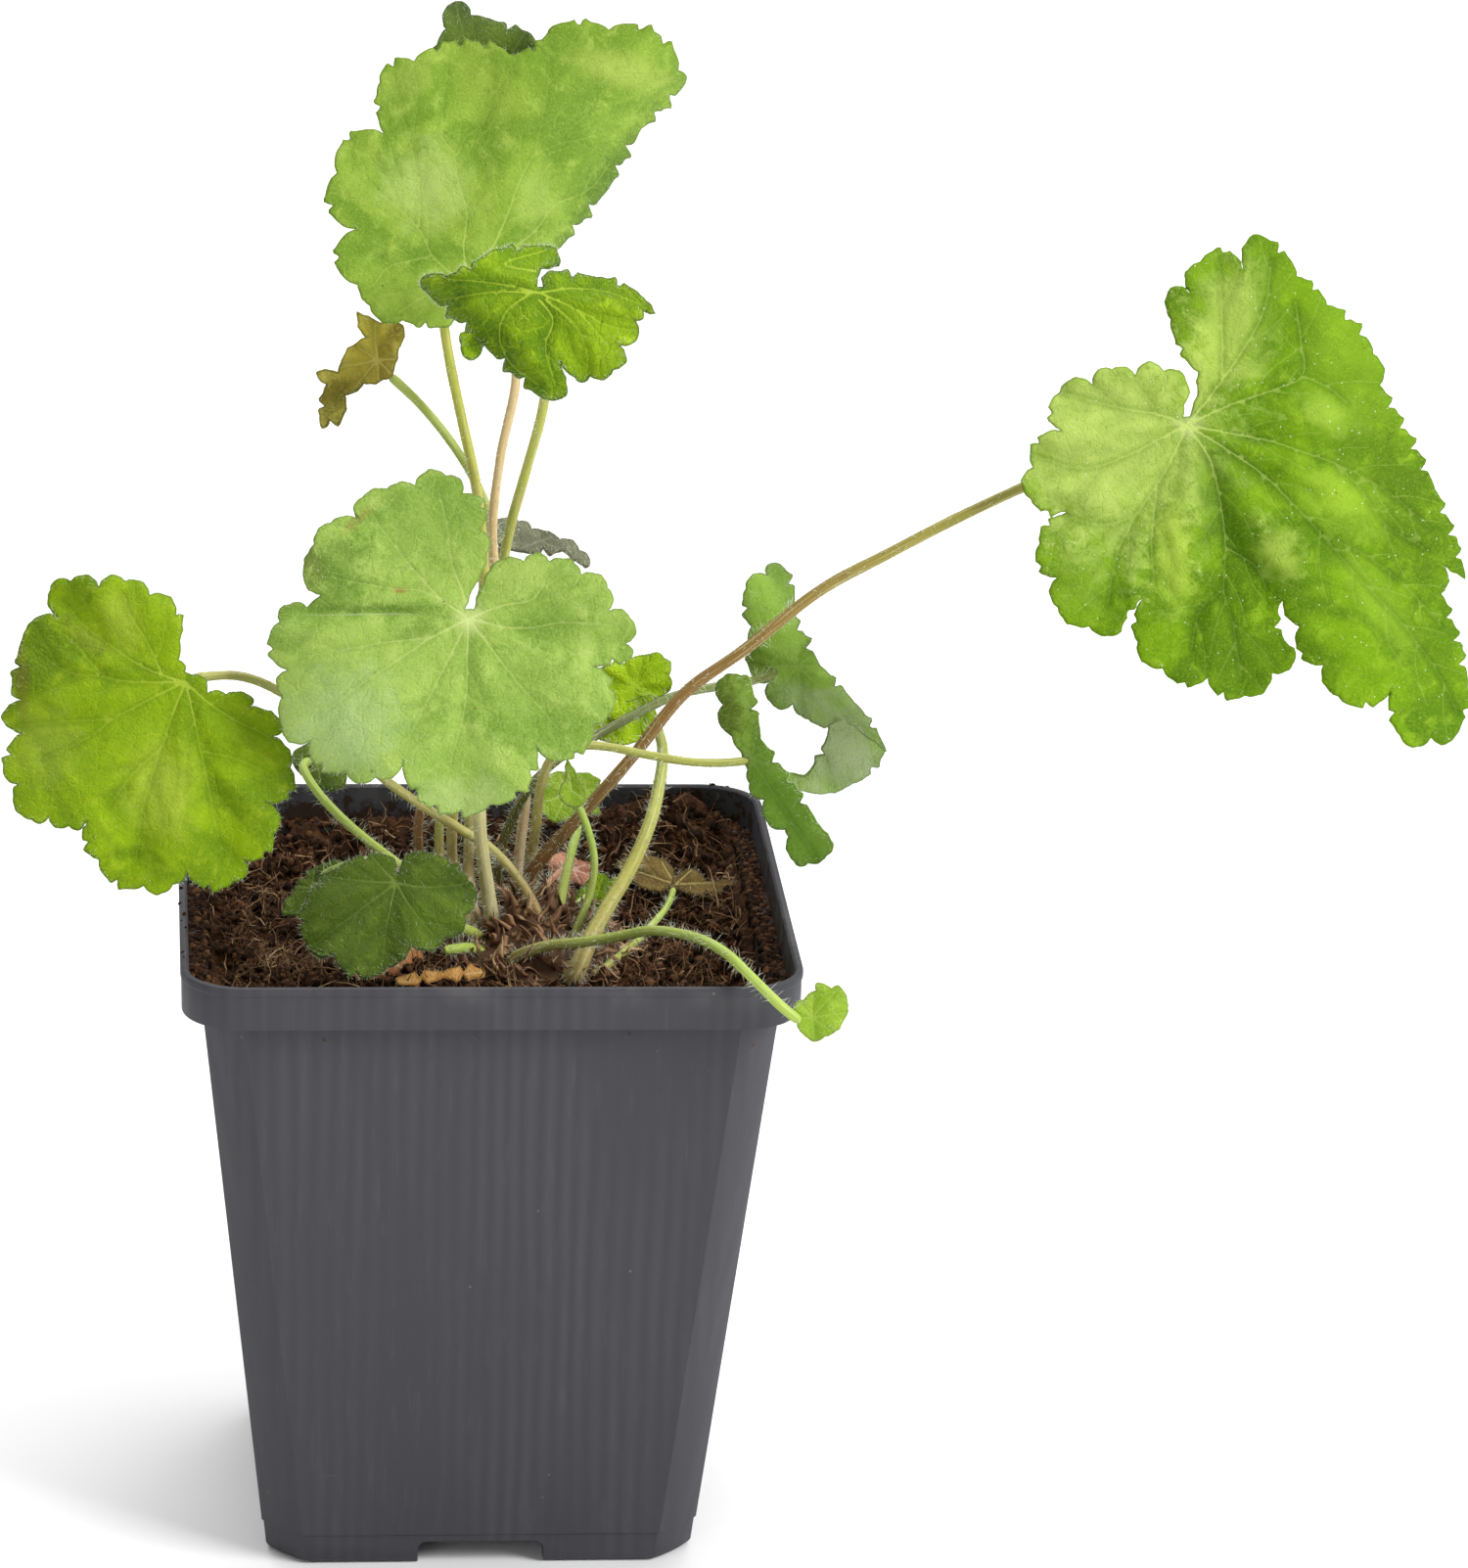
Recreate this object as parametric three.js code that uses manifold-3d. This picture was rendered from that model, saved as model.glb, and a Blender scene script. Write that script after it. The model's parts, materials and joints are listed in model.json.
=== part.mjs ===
// Potted musk mallow: a young clump of long-stalked leaves in a square nursery pot.
// Millimetres, +Z up. The origin is the centre of the pot's base, on the surface it stands on.
import * as THREE from "three";
import { mergeVertices } from "three/addons/utils/BufferGeometryUtils.js";
import Module from "manifold-3d";

const wasm = await Module();
wasm.setup();

// Pot sizes
const RIM_HALF = 45;
const POT_HEIGHT = 96.5;
const BAND_BOTTOM = 90;
const BODY_TOP_HALF = 41.8;
const BASE_HALF = 32;
const FLOOR_TOP = 5.2;
const WALL = 1;
const RIM_CORNER = 9.2;
const MOUTH_CORNER = 8;
const BAND_STEP = 0.2;
const LIP_HEIGHT = 1.1;
const EDGE_ROUND = 0.3;
const FOOT_HEIGHT = 4.7;
const FOOT_STEP = 0.25;
const FOOT_ROUND = 0.9;
const BODY_CORNER = 5.9;
const BODY_ROUNDNESS = 0.25;
const RECESS_WIDTH = 18.8;
const RECESS_HEIGHT = 3.7;
const RECESS_DEPTH = 12;
const RECESS_CORNER = 1.5;
const DRAIN_RADIUS = 3.5;

// Plant sizes
const CLEARANCE = 0.3;
const ROUNDING = 1e-6;
const BLADE_THICKNESS = 0.7;
const EDGE_STEP = 2.9;
const SHEET_CELL = 3.6;
const EDGE_MARGIN = 0.45;
const STALK_SIDES = 7;
const COMPOST_LEVEL = 84.5;
const CROWN_HEART = new THREE.Vector3(7, -5, 84);
const CROWN_RADII = new THREE.Vector3(13, 15, 9.5);
const CROWN_SLOPE = 0.12;
const ROOT_SINK = 3;
const ROOT_SLANT = new THREE.Vector3(0.4, 0.4, 1);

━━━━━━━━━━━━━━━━

> Stated task
Repeat the whole listing exactly, keeping every line intact.

> Task output
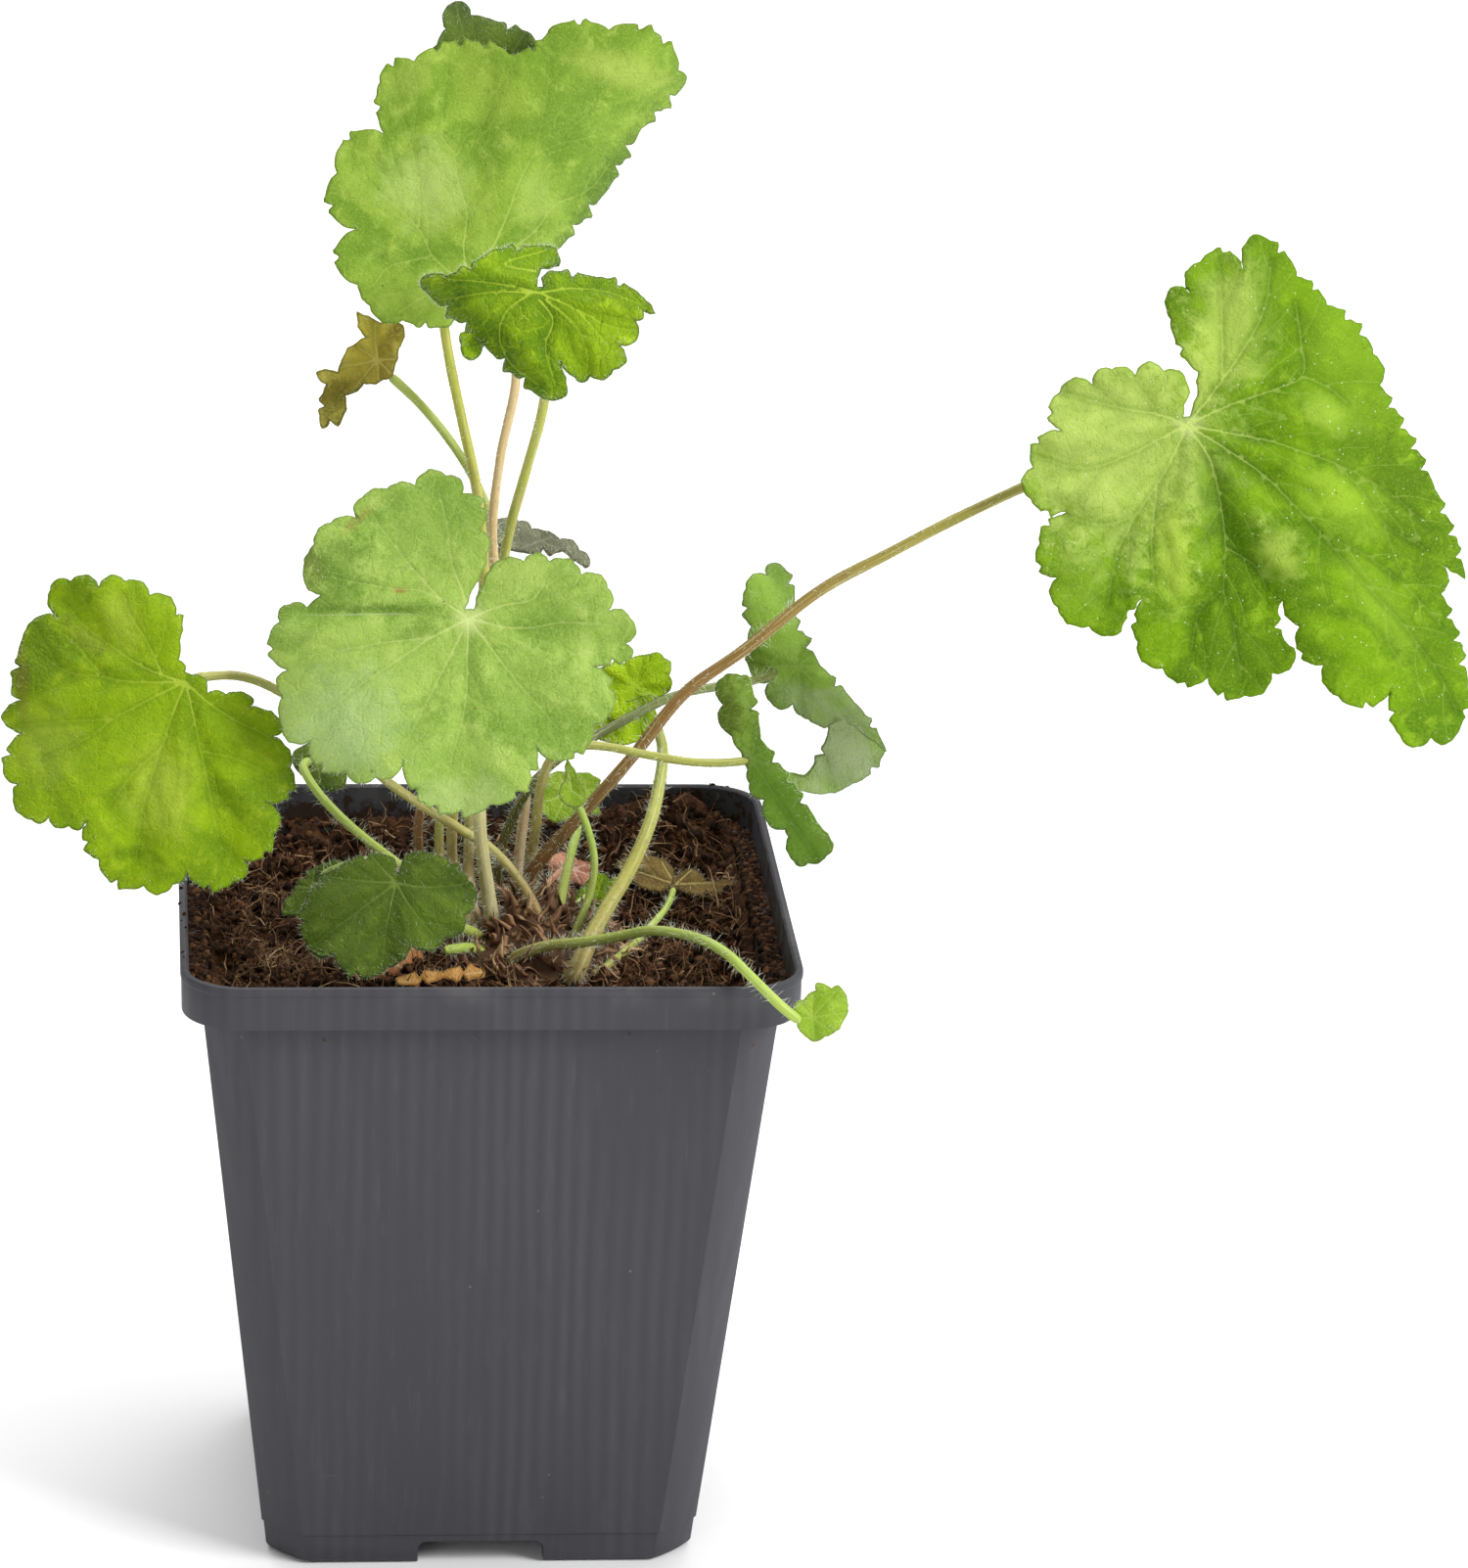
Recreate this object as parametric three.js code that uses manifold-3d. This picture was rendered from that model, saved as model.glb, and a Blender scene script. Write that script after it. The model's parts, materials and joints are listed in model.json.
=== part.mjs ===
// Potted musk mallow: a young clump of long-stalked leaves in a square nursery pot.
// Millimetres, +Z up. The origin is the centre of the pot's base, on the surface it stands on.
import * as THREE from "three";
import { mergeVertices } from "three/addons/utils/BufferGeometryUtils.js";
import Module from "manifold-3d";

const wasm = await Module();
wasm.setup();

// Pot sizes
const RIM_HALF = 45;
const POT_HEIGHT = 96.5;
const BAND_BOTTOM = 90;
const BODY_TOP_HALF = 41.8;
const BASE_HALF = 32;
const FLOOR_TOP = 5.2;
const WALL = 1;
const RIM_CORNER = 9.2;
const MOUTH_CORNER = 8;
const BAND_STEP = 0.2;
const LIP_HEIGHT = 1.1;
const EDGE_ROUND = 0.3;
const FOOT_HEIGHT = 4.7;
const FOOT_STEP = 0.25;
const FOOT_ROUND = 0.9;
const BODY_CORNER = 5.9;
const BODY_ROUNDNESS = 0.25;
const RECESS_WIDTH = 18.8;
const RECESS_HEIGHT = 3.7;
const RECESS_DEPTH = 12;
const RECESS_CORNER = 1.5;
const DRAIN_RADIUS = 3.5;

// Plant sizes
const CLEARANCE = 0.3;
const ROUNDING = 1e-6;
const BLADE_THICKNESS = 0.7;
const EDGE_STEP = 2.9;
const SHEET_CELL = 3.6;
const EDGE_MARGIN = 0.45;
const STALK_SIDES = 7;
const COMPOST_LEVEL = 84.5;
const CROWN_HEART = new THREE.Vector3(7, -5, 84);
const CROWN_RADII = new THREE.Vector3(13, 15, 9.5);
const CROWN_SLOPE = 0.12;
const ROOT_SINK = 3;
const ROOT_SLANT = new THREE.Vector3(0.4, 0.4, 1);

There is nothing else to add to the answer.